(Rows from a dataset)
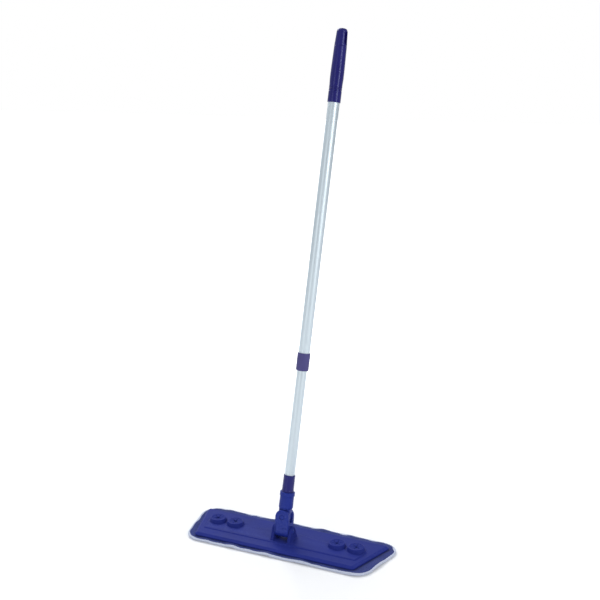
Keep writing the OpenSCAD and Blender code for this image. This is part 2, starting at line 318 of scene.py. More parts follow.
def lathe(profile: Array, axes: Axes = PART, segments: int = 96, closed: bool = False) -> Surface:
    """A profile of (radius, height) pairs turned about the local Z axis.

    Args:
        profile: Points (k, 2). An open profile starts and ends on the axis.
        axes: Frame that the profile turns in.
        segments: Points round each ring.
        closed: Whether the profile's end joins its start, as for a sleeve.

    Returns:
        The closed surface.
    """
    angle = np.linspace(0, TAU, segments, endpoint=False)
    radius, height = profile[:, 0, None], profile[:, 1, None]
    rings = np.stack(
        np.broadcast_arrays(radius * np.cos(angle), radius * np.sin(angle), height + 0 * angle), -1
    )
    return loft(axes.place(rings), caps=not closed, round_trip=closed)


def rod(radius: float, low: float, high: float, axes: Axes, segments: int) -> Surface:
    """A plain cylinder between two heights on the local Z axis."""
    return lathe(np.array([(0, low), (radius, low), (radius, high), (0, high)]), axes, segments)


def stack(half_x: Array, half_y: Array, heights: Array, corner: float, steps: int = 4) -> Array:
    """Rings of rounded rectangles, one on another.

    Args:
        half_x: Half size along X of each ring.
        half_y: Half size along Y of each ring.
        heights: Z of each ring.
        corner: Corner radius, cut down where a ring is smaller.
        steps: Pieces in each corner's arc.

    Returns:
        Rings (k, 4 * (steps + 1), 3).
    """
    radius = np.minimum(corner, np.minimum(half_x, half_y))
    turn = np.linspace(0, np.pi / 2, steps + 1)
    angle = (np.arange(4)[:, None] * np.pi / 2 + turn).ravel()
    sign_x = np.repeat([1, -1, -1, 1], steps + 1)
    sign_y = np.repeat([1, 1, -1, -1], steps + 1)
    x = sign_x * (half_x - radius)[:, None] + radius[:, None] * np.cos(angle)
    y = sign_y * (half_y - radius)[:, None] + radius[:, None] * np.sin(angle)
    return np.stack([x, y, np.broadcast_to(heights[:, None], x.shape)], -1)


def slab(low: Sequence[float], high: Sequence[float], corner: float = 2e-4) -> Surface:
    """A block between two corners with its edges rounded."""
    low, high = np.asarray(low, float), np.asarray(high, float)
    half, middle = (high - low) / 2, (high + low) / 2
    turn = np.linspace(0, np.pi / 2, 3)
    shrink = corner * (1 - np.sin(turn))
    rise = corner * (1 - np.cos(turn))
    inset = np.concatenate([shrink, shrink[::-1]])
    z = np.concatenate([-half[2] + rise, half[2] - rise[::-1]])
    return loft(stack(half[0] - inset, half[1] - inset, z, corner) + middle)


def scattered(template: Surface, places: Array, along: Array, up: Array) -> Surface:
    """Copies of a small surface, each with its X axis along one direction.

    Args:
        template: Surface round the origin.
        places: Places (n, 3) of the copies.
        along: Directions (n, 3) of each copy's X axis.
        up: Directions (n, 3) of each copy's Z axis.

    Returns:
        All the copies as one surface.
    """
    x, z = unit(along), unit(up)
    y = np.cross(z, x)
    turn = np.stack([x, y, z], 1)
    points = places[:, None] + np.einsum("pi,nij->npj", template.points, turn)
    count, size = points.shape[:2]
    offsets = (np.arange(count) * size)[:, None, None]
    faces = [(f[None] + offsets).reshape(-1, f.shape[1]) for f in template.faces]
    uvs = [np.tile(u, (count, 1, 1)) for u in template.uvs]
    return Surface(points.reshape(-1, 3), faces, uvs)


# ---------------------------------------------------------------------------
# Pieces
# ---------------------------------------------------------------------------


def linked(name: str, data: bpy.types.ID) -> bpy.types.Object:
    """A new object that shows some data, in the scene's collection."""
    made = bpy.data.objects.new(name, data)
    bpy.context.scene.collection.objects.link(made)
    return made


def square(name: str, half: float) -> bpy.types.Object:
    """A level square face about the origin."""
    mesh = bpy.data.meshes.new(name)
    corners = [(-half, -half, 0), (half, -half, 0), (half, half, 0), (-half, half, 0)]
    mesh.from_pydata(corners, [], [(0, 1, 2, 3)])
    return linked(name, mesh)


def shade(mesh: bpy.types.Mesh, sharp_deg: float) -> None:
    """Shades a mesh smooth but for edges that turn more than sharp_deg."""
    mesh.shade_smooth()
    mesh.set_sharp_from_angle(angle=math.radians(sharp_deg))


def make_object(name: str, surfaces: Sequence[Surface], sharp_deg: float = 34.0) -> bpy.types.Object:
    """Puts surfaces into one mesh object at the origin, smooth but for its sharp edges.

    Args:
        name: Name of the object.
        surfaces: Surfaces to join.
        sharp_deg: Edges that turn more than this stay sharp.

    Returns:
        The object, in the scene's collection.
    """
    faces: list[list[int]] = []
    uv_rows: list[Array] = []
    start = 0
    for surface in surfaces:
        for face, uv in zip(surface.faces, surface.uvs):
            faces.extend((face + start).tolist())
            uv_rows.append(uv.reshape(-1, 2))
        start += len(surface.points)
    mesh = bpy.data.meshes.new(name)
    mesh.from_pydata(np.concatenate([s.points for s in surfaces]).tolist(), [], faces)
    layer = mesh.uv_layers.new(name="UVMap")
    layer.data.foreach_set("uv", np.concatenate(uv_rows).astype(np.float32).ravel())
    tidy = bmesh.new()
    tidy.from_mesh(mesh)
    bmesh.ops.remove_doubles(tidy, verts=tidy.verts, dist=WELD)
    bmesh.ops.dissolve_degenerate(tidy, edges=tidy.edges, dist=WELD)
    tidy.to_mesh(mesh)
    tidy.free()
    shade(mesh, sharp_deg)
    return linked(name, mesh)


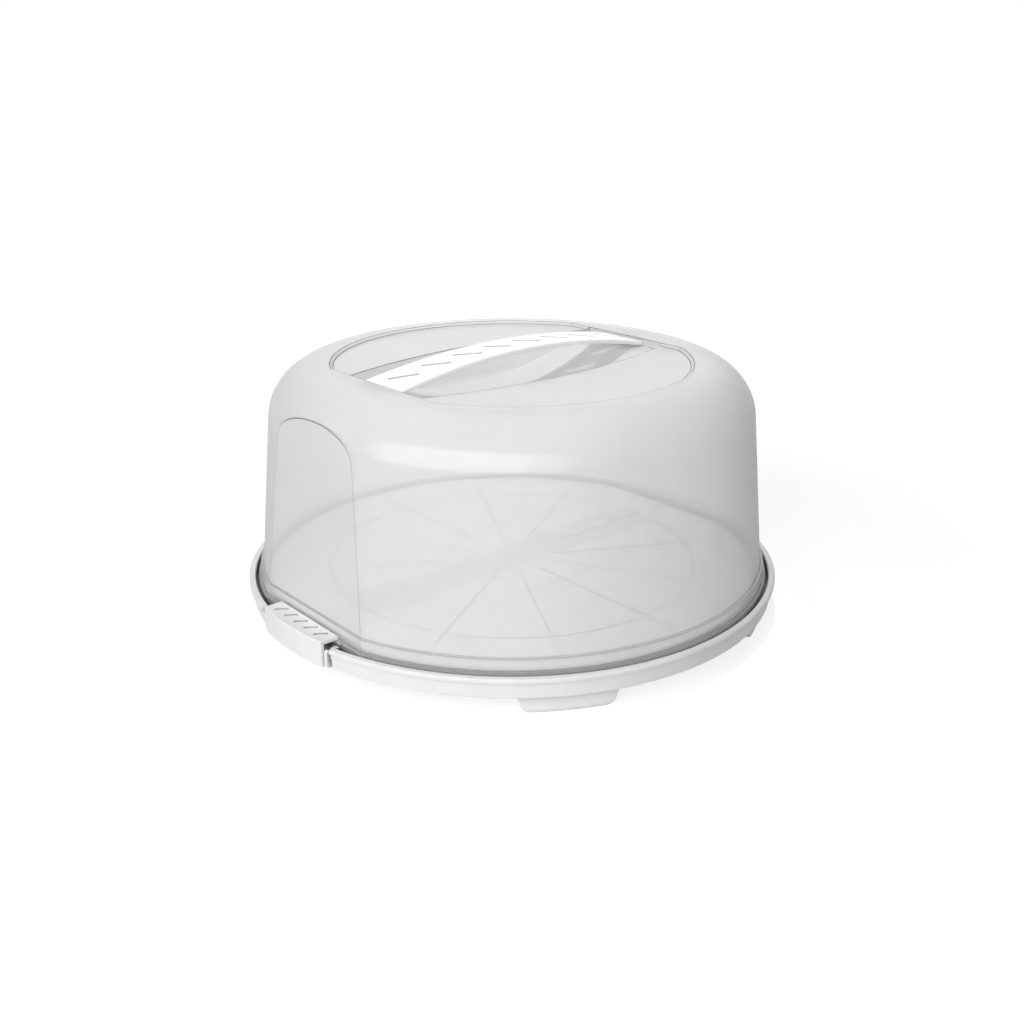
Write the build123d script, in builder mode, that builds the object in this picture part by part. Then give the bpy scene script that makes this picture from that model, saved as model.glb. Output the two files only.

● Written exercise
Your task is to quote, without any alteration, the lines running from the top of the records to the line that holds "return loft(axes.place(rings), caps=not", both included.

● Worked answer
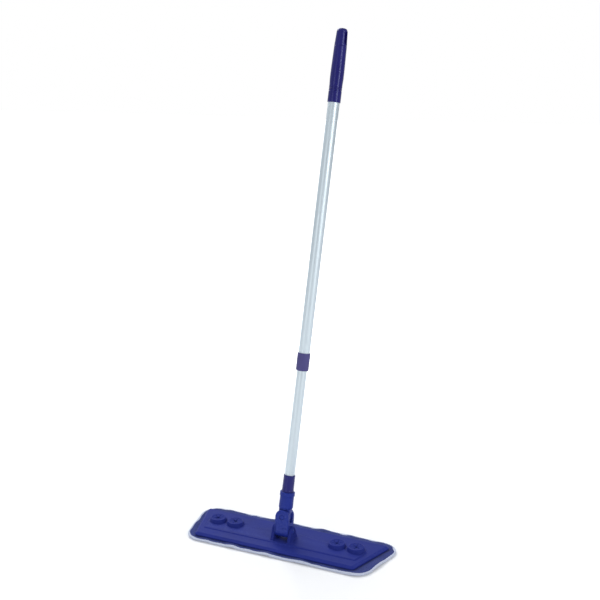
Keep writing the OpenSCAD and Blender code for this image. This is part 2, starting at line 318 of scene.py. More parts follow.
def lathe(profile: Array, axes: Axes = PART, segments: int = 96, closed: bool = False) -> Surface:
    """A profile of (radius, height) pairs turned about the local Z axis.

    Args:
        profile: Points (k, 2). An open profile starts and ends on the axis.
        axes: Frame that the profile turns in.
        segments: Points round each ring.
        closed: Whether the profile's end joins its start, as for a sleeve.

    Returns:
        The closed surface.
    """
    angle = np.linspace(0, TAU, segments, endpoint=False)
    radius, height = profile[:, 0, None], profile[:, 1, None]
    rings = np.stack(
        np.broadcast_arrays(radius * np.cos(angle), radius * np.sin(angle), height + 0 * angle), -1
    )
    return loft(axes.place(rings), caps=not closed, round_trip=closed)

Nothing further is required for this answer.